## START INPUT ROWS

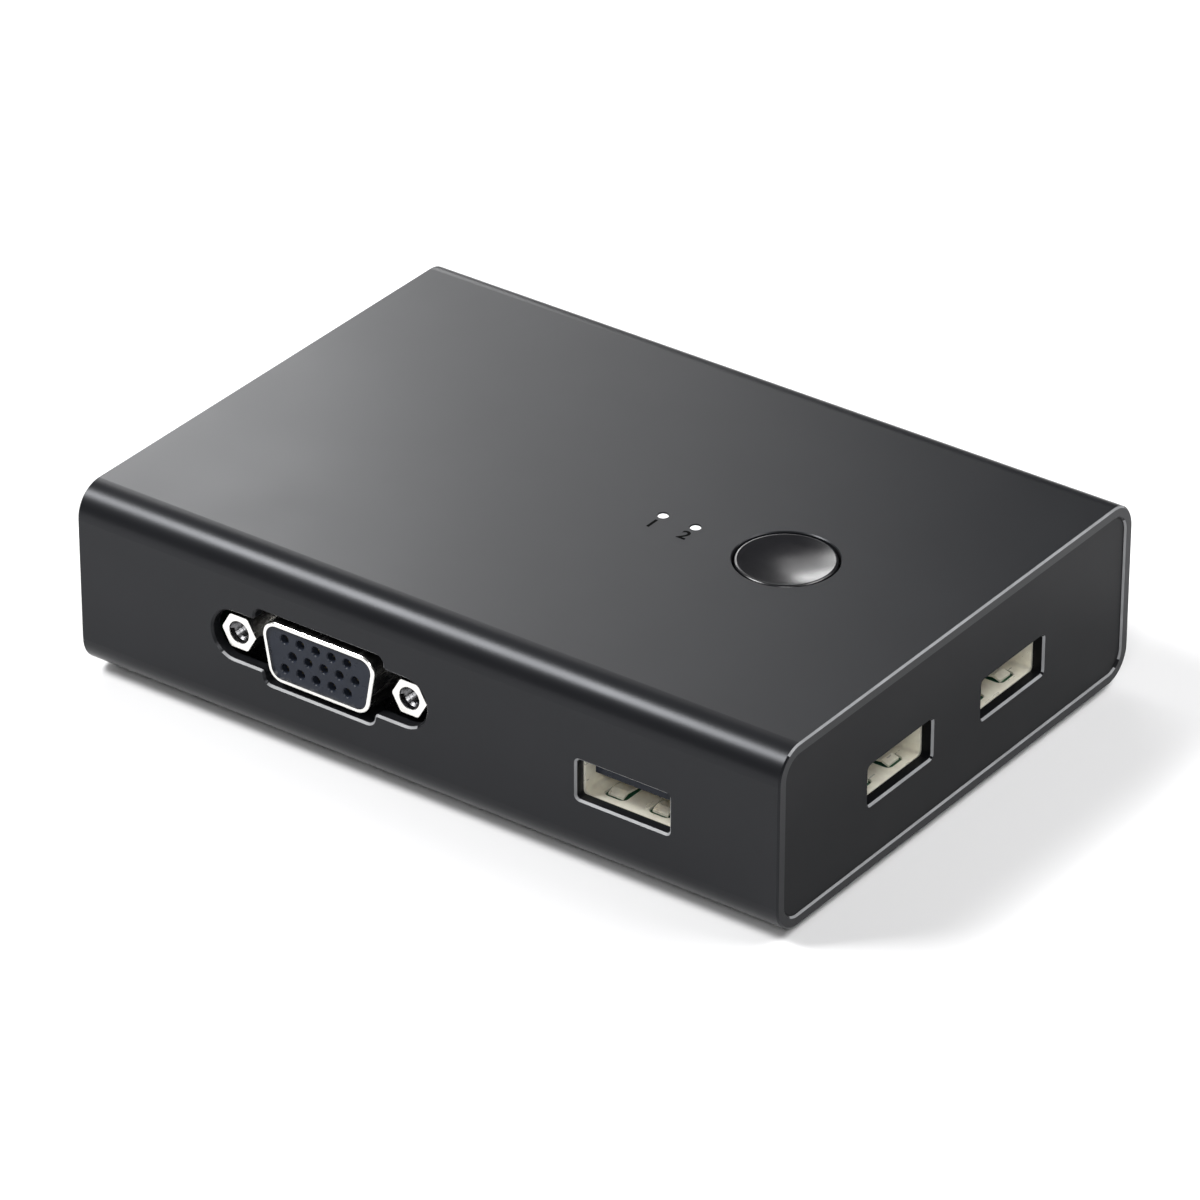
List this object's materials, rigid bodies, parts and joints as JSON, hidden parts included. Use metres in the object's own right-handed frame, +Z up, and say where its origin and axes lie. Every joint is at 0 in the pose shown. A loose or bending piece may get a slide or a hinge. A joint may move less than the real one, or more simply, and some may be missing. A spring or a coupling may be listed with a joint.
{
  "type": "kvm switch",
  "caption": "Low black desktop box that switches one screen, keyboard and mouse between computers, with VGA and USB sockets, a dished round select button and two indicator lights.",
  "frame": {"origin": "centre of the footprint, on the surface the feet stand on", "axes": "+X along the long front towards the end with two USB sockets, +Y from the front (screen socket) to the back, +Z up"},
  "size_m": [0.1008, 0.0724, 0.0252],
  "materials": {
    "case_black": "fine satin texture, black",
    "gloss_black": "polished black",
    "cover_black": "fine matt texture, black",
    "rubber_black": "matt",
    "label_silver": "satin film, blank",
    "nickel": "bright nickel plating",
    "screw_steel": "black zinc plating",
    "contact_gold": "thin gold plating",
    "insulator_grey": "moulded, slight sheen",
    "insulator_white": "moulded, slight sheen",
    "board_green": "solder mask",
    "chip_black": "moulded epoxy",
    "can_aluminium": "bare drawn can",
    "chip_ceramic": "fired ceramic",
    "chip_resist": "glazed",
    "light_clear": "clear acrylic",
    "led_white": "cast resin"
  },
  "bodies": {
    "housing": {"upper_shell": "case_black", "bottom_cover": "cover_black", "left_end_panel": "case_black", "right_end_panel": "case_black", "rubber_feet": "rubber_black", "rating_label": "label_silver", "case_screws": "screw_steel", "board_screws": "screw_steel", "circuit_board": "board_green", "switch_body": "chip_black", "switch_cover": "nickel", "switch_dome": "nickel", "switch_legs": "nickel", "video_switch_chip": "chip_black", "usb_switch_chip": "chip_black", "usb_hub_chip": "chip_black", "clock_crystal": "nickel", "voltage_regulator": "chip_black", "electrolytic_capacitors": "can_aluminium", "chip_resistors": "chip_resist", "chip_capacitors": "chip_ceramic", "light_pipe_1": "light_clear", "status_led_1": "led_white", "light_pipe_2": "light_clear", "status_led_2": "led_white", "screen_vga_shell": "nickel", "screen_vga_insulator": "insulator_grey", "screen_vga_contacts": "contact_gold", "screen_vga_brackets": "nickel", "screen_vga_jackscrews": "nickel", "computer_vga_1_shell": "nickel", "computer_vga_1_insulator": "insulator_grey", "computer_vga_1_contacts": "contact_gold", "computer_vga_1_brackets": "nickel", "computer_vga_1_jackscrews": "nickel", "computer_vga_2_shell": "nickel", "computer_vga_2_insulator": "insulator_grey", "computer_vga_2_contacts": "contact_gold", "computer_vga_2_brackets": "nickel", "computer_vga_2_jackscrews": "nickel", "front_usb_shell": "nickel", "front_usb_contacts": "contact_gold", "front_usb_insulator": "insulator_grey", "side_usb_1_shell": "nickel", "side_usb_1_contacts": "contact_gold", "side_usb_1_insulator": "insulator_grey", "side_usb_2_shell": "nickel", "side_usb_2_contacts": "contact_gold", "side_usb_2_insulator": "insulator_grey", "computer_usb_1_shell": "nickel", "computer_usb_1_contacts": "contact_gold", "computer_usb_1_insulator": "insulator_grey", "computer_usb_2_shell": "nickel", "computer_usb_2_contacts": "contact_gold", "computer_usb_2_insulator": "insulator_grey"},
    "button": {"select_button": "gloss_black", "switch_plunger": "insulator_white"}
  },
  "joints": [
    {"name": "button_press", "type": "slide", "parent": "housing", "child": "button", "axis": [0, 0, -1], "range_m": [0, 0.0005], "stiffness_N_per_m": 3000, "springref_m": -0.0002, "deforming": ["switch_dome"]}
  ]
}
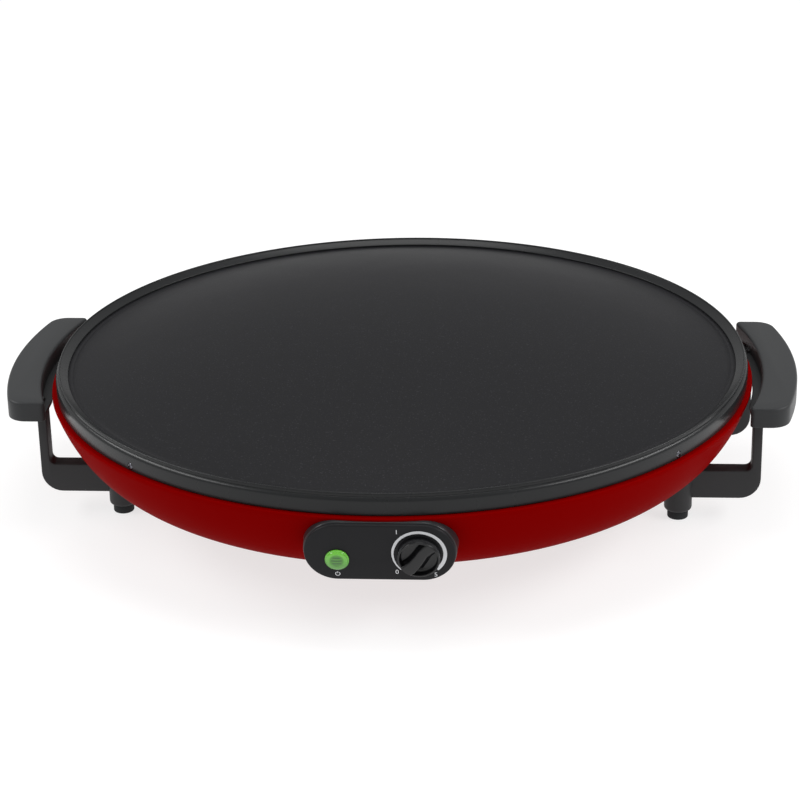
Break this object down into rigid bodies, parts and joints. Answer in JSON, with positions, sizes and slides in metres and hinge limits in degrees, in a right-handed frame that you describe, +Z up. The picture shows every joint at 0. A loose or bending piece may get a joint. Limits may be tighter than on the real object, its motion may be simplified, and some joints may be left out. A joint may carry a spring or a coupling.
{
  "type": "electric roti maker",
  "caption": "Round electric griddle for flatbread: domed plate in a black rim ring over a red steel bowl, with side grips, foot posts and a thermostat panel.",
  "frame": {"origin": "middle of the overall footprint, at the height of the table", "axes": "+X to the user's right, +Y to the rear, away from the control panel, +Z up along the plate's axis"},
  "size_m": [0.5188, 0.4697, 0.1242],
  "materials": {
    "plate_coating": "matte non-stick coating on cast aluminium",
    "gasket_fibre": "woven glass fibre",
    "ring_enamel": "satin black heat-proof coating",
    "bowl_paint": "satin dark red paint",
    "grip_plastic": "satin black heat-proof plastic",
    "arm_plastic": "satin black heat-proof plastic",
    "face_plastic": "fine-grained black plastic",
    "knob_plastic": "satin black plastic",
    "lamp_lens": "clear green plastic",
    "lamp_sleeve": "white nylon",
    "pad_rubber": "black rubber",
    "screw_steel": "zinc-plated steel",
    "bracket_steel": "zinc-plated steel",
    "reflector_sheet": "aluminised steel sheet",
    "heater_sheath": "dull heat-tinted steel sheath",
    "ceramic": "white steatite ceramic",
    "fuse_sleeve": "glass fibre sleeve"
  },
  "bodies": {
    "cooker": {"cooking_plate": "plate_coating", "plate_gasket": "gasket_fibre", "rim_ring": "ring_enamel", "base_shell": "bowl_paint", "left_grip": "grip_plastic", "right_grip": "grip_plastic", "control_housing": "grip_plastic", "cord_gland": "grip_plastic", "gland_nut": "grip_plastic", "left_front_arm": "arm_plastic", "left_rear_arm": "arm_plastic", "right_front_arm": "arm_plastic", "right_rear_arm": "arm_plastic", "control_face": "face_plastic", "power_lamp_lens": "lamp_lens", "power_lamp_body": "lamp_sleeve", "foot_pad_1": "pad_rubber", "foot_pad_2": "pad_rubber", "foot_pad_3": "pad_rubber", "foot_pad_4": "pad_rubber", "rim_screw_1": "screw_steel", "rim_screw_2": "screw_steel", "rim_screw_3": "screw_steel", "rim_screw_4": "screw_steel", "grip_screw_1": "screw_steel", "grip_screw_2": "screw_steel", "grip_screw_3": "screw_steel", "grip_screw_4": "screw_steel", "foot_screw_1": "screw_steel", "foot_screw_2": "screw_steel", "foot_screw_3": "screw_steel", "foot_screw_4": "screw_steel", "housing_screw_1": "screw_steel", "housing_screw_2": "screw_steel", "pillar_screw_1": "screw_steel", "pillar_screw_2": "screw_steel", "pillar_screw_3": "screw_steel", "reflector_screw_1": "screw_steel", "reflector_screw_2": "screw_steel", "reflector_screw_3": "screw_steel", "thermostat_bracket": "bracket_steel", "thermostat_nut": "bracket_steel", "fuse_clip": "bracket_steel", "element_support_1": "bracket_steel", "element_support_2": "bracket_steel", "element_support_3": "bracket_steel", "element_support_4": "bracket_steel", "reflector_pillar_1": "bracket_steel", "reflector_pillar_2": "bracket_steel", "reflector_pillar_3": "bracket_steel", "heat_reflector": "reflector_sheet", "heating_element": "heater_sheath", "thermostat_body": "ceramic", "terminal_block": "ceramic", "thermal_fuse": "fuse_sleeve"},
    "knob": {"thermostat_knob": "knob_plastic", "thermostat_spindle": "bracket_steel"}
  },
  "joints": [
    {"name": "thermostat_turn", "type": "hinge", "parent": "cooker", "child": "knob", "pos_m": [0.0247, -0.22599, 0.05862], "axis": [0, 0.9816, 0.1908], "range_deg": [0, 275]}
  ]
}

## END INPUT ROWS

**TO DO**
Return all of the data exactly as it reads.

**SOLUTION TO THE EXERCISE**
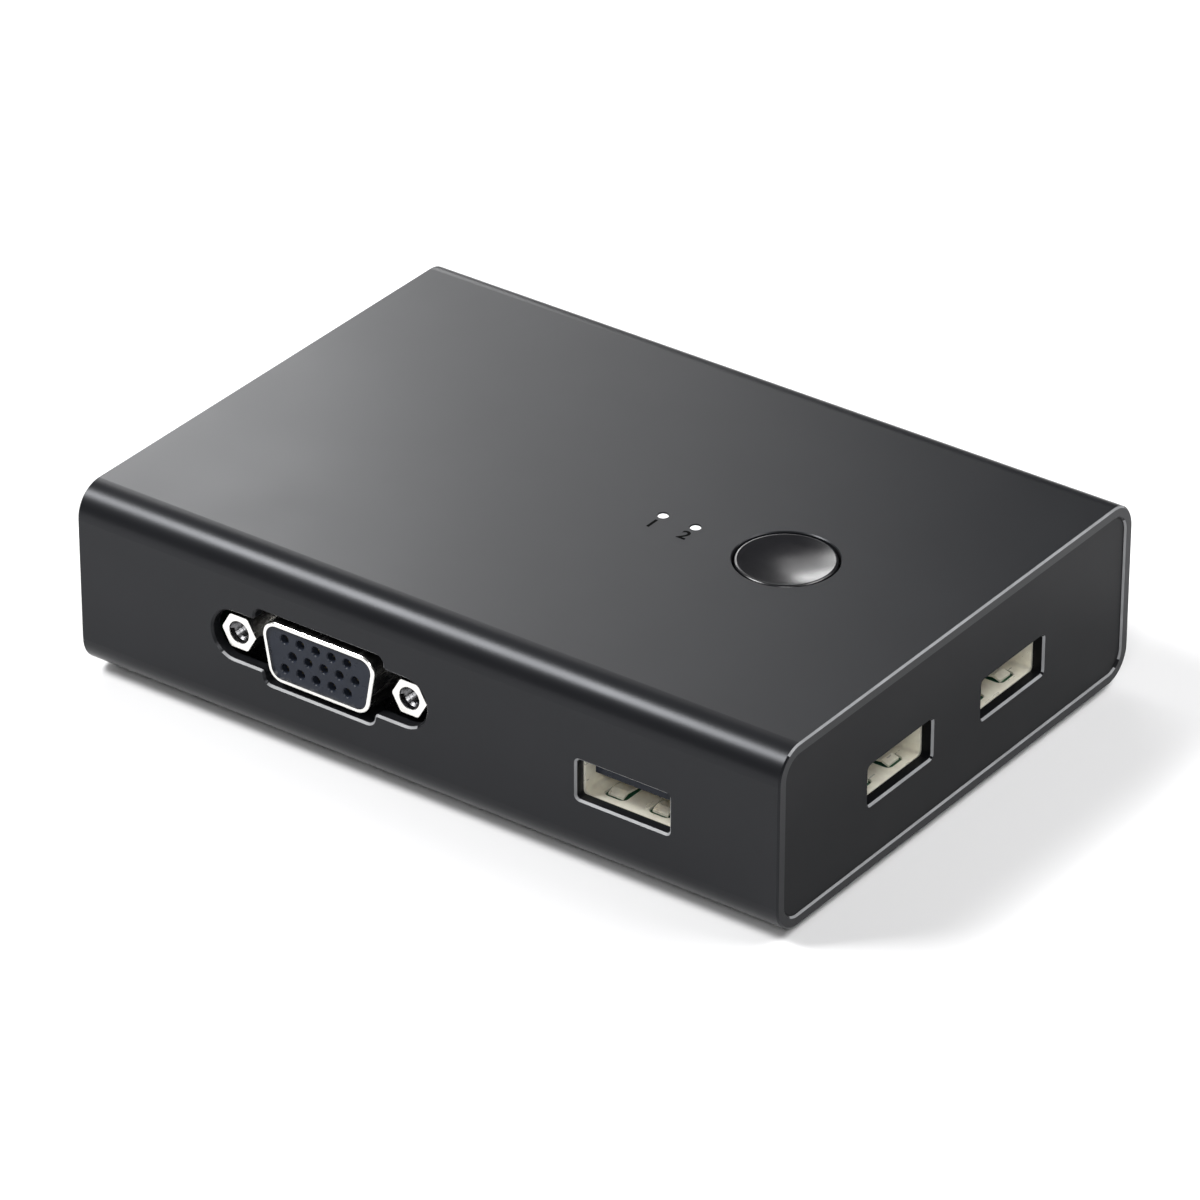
List this object's materials, rigid bodies, parts and joints as JSON, hidden parts included. Use metres in the object's own right-handed frame, +Z up, and say where its origin and axes lie. Every joint is at 0 in the pose shown. A loose or bending piece may get a slide or a hinge. A joint may move less than the real one, or more simply, and some may be missing. A spring or a coupling may be listed with a joint.
{
  "type": "kvm switch",
  "caption": "Low black desktop box that switches one screen, keyboard and mouse between computers, with VGA and USB sockets, a dished round select button and two indicator lights.",
  "frame": {"origin": "centre of the footprint, on the surface the feet stand on", "axes": "+X along the long front towards the end with two USB sockets, +Y from the front (screen socket) to the back, +Z up"},
  "size_m": [0.1008, 0.0724, 0.0252],
  "materials": {
    "case_black": "fine satin texture, black",
    "gloss_black": "polished black",
    "cover_black": "fine matt texture, black",
    "rubber_black": "matt",
    "label_silver": "satin film, blank",
    "nickel": "bright nickel plating",
    "screw_steel": "black zinc plating",
    "contact_gold": "thin gold plating",
    "insulator_grey": "moulded, slight sheen",
    "insulator_white": "moulded, slight sheen",
    "board_green": "solder mask",
    "chip_black": "moulded epoxy",
    "can_aluminium": "bare drawn can",
    "chip_ceramic": "fired ceramic",
    "chip_resist": "glazed",
    "light_clear": "clear acrylic",
    "led_white": "cast resin"
  },
  "bodies": {
    "housing": {"upper_shell": "case_black", "bottom_cover": "cover_black", "left_end_panel": "case_black", "right_end_panel": "case_black", "rubber_feet": "rubber_black", "rating_label": "label_silver", "case_screws": "screw_steel", "board_screws": "screw_steel", "circuit_board": "board_green", "switch_body": "chip_black", "switch_cover": "nickel", "switch_dome": "nickel", "switch_legs": "nickel", "video_switch_chip": "chip_black", "usb_switch_chip": "chip_black", "usb_hub_chip": "chip_black", "clock_crystal": "nickel", "voltage_regulator": "chip_black", "electrolytic_capacitors": "can_aluminium", "chip_resistors": "chip_resist", "chip_capacitors": "chip_ceramic", "light_pipe_1": "light_clear", "status_led_1": "led_white", "light_pipe_2": "light_clear", "status_led_2": "led_white", "screen_vga_shell": "nickel", "screen_vga_insulator": "insulator_grey", "screen_vga_contacts": "contact_gold", "screen_vga_brackets": "nickel", "screen_vga_jackscrews": "nickel", "computer_vga_1_shell": "nickel", "computer_vga_1_insulator": "insulator_grey", "computer_vga_1_contacts": "contact_gold", "computer_vga_1_brackets": "nickel", "computer_vga_1_jackscrews": "nickel", "computer_vga_2_shell": "nickel", "computer_vga_2_insulator": "insulator_grey", "computer_vga_2_contacts": "contact_gold", "computer_vga_2_brackets": "nickel", "computer_vga_2_jackscrews": "nickel", "front_usb_shell": "nickel", "front_usb_contacts": "contact_gold", "front_usb_insulator": "insulator_grey", "side_usb_1_shell": "nickel", "side_usb_1_contacts": "contact_gold", "side_usb_1_insulator": "insulator_grey", "side_usb_2_shell": "nickel", "side_usb_2_contacts": "contact_gold", "side_usb_2_insulator": "insulator_grey", "computer_usb_1_shell": "nickel", "computer_usb_1_contacts": "contact_gold", "computer_usb_1_insulator": "insulator_grey", "computer_usb_2_shell": "nickel", "computer_usb_2_contacts": "contact_gold", "computer_usb_2_insulator": "insulator_grey"},
    "button": {"select_button": "gloss_black", "switch_plunger": "insulator_white"}
  },
  "joints": [
    {"name": "button_press", "type": "slide", "parent": "housing", "child": "button", "axis": [0, 0, -1], "range_m": [0, 0.0005], "stiffness_N_per_m": 3000, "springref_m": -0.0002, "deforming": ["switch_dome"]}
  ]
}
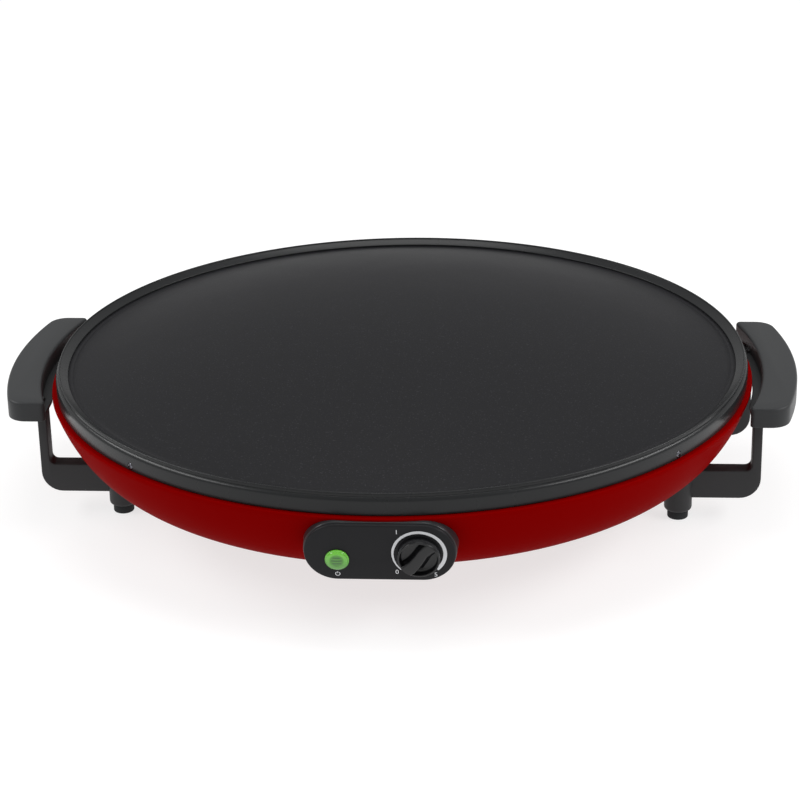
Break this object down into rigid bodies, parts and joints. Answer in JSON, with positions, sizes and slides in metres and hinge limits in degrees, in a right-handed frame that you describe, +Z up. The picture shows every joint at 0. A loose or bending piece may get a joint. Limits may be tighter than on the real object, its motion may be simplified, and some joints may be left out. A joint may carry a spring or a coupling.
{
  "type": "electric roti maker",
  "caption": "Round electric griddle for flatbread: domed plate in a black rim ring over a red steel bowl, with side grips, foot posts and a thermostat panel.",
  "frame": {"origin": "middle of the overall footprint, at the height of the table", "axes": "+X to the user's right, +Y to the rear, away from the control panel, +Z up along the plate's axis"},
  "size_m": [0.5188, 0.4697, 0.1242],
  "materials": {
    "plate_coating": "matte non-stick coating on cast aluminium",
    "gasket_fibre": "woven glass fibre",
    "ring_enamel": "satin black heat-proof coating",
    "bowl_paint": "satin dark red paint",
    "grip_plastic": "satin black heat-proof plastic",
    "arm_plastic": "satin black heat-proof plastic",
    "face_plastic": "fine-grained black plastic",
    "knob_plastic": "satin black plastic",
    "lamp_lens": "clear green plastic",
    "lamp_sleeve": "white nylon",
    "pad_rubber": "black rubber",
    "screw_steel": "zinc-plated steel",
    "bracket_steel": "zinc-plated steel",
    "reflector_sheet": "aluminised steel sheet",
    "heater_sheath": "dull heat-tinted steel sheath",
    "ceramic": "white steatite ceramic",
    "fuse_sleeve": "glass fibre sleeve"
  },
  "bodies": {
    "cooker": {"cooking_plate": "plate_coating", "plate_gasket": "gasket_fibre", "rim_ring": "ring_enamel", "base_shell": "bowl_paint", "left_grip": "grip_plastic", "right_grip": "grip_plastic", "control_housing": "grip_plastic", "cord_gland": "grip_plastic", "gland_nut": "grip_plastic", "left_front_arm": "arm_plastic", "left_rear_arm": "arm_plastic", "right_front_arm": "arm_plastic", "right_rear_arm": "arm_plastic", "control_face": "face_plastic", "power_lamp_lens": "lamp_lens", "power_lamp_body": "lamp_sleeve", "foot_pad_1": "pad_rubber", "foot_pad_2": "pad_rubber", "foot_pad_3": "pad_rubber", "foot_pad_4": "pad_rubber", "rim_screw_1": "screw_steel", "rim_screw_2": "screw_steel", "rim_screw_3": "screw_steel", "rim_screw_4": "screw_steel", "grip_screw_1": "screw_steel", "grip_screw_2": "screw_steel", "grip_screw_3": "screw_steel", "grip_screw_4": "screw_steel", "foot_screw_1": "screw_steel", "foot_screw_2": "screw_steel", "foot_screw_3": "screw_steel", "foot_screw_4": "screw_steel", "housing_screw_1": "screw_steel", "housing_screw_2": "screw_steel", "pillar_screw_1": "screw_steel", "pillar_screw_2": "screw_steel", "pillar_screw_3": "screw_steel", "reflector_screw_1": "screw_steel", "reflector_screw_2": "screw_steel", "reflector_screw_3": "screw_steel", "thermostat_bracket": "bracket_steel", "thermostat_nut": "bracket_steel", "fuse_clip": "bracket_steel", "element_support_1": "bracket_steel", "element_support_2": "bracket_steel", "element_support_3": "bracket_steel", "element_support_4": "bracket_steel", "reflector_pillar_1": "bracket_steel", "reflector_pillar_2": "bracket_steel", "reflector_pillar_3": "bracket_steel", "heat_reflector": "reflector_sheet", "heating_element": "heater_sheath", "thermostat_body": "ceramic", "terminal_block": "ceramic", "thermal_fuse": "fuse_sleeve"},
    "knob": {"thermostat_knob": "knob_plastic", "thermostat_spindle": "bracket_steel"}
  },
  "joints": [
    {"name": "thermostat_turn", "type": "hinge", "parent": "cooker", "child": "knob", "pos_m": [0.0247, -0.22599, 0.05862], "axis": [0, 0.9816, 0.1908], "range_deg": [0, 275]}
  ]
}